The first layer of synth is a slow expanding heavy delay & reverb sine-based loop to create space within the mix, aiming for a Celer-type lushness smothered by the main wall, the second is a more Pluck-oriented swell loop expansion with some ping pong delay added after to put it more within the space, making it make more sense within the mix. These two are added on top of a stretched guitar loop, which is heavily reverbed into pure sines. The sound of these drones, combined with the slowed field recording, feels really miserable. The guitar loop also appears on the outro for the second track in a more present iteration, as to help with the flow of the album, and as it stands, I am very happy with the first disc so far; it feels cohesive and expressive as to what I feel like I want to convey. I want to return to it next week to listen while I finish off my project proposal and work on my presentation, but as it stands, I am very happy with it and think it is some of my best work.

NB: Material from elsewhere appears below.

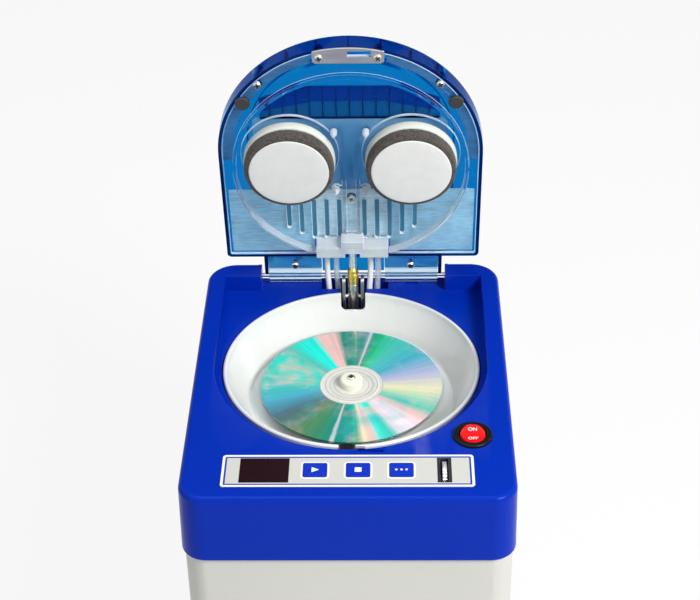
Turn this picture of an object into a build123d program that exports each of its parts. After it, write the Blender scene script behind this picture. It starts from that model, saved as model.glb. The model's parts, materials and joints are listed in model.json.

I also had a 1-to-1 with Jose this week. I sent him my draft of the proposal, which I admittedly hadn’t worked much on, and he gave me some valuable sources for further research into this connection between Noise and ASMR, Noise and Catharsis and Sound and Meditation. He gave me some great studies to explore for the research side of this project, which I would like to try incorporate into some further discs of this work, but right now I’m happy with what this does, gives me chills thinking about things. For future discs I want to explore more of a stripped-back sound and obvious ASMR conventions, referential to the article denouncing the art form in the prior entry, riffing on the idea of artificial intimacy and seeing what effect I can get from that concept.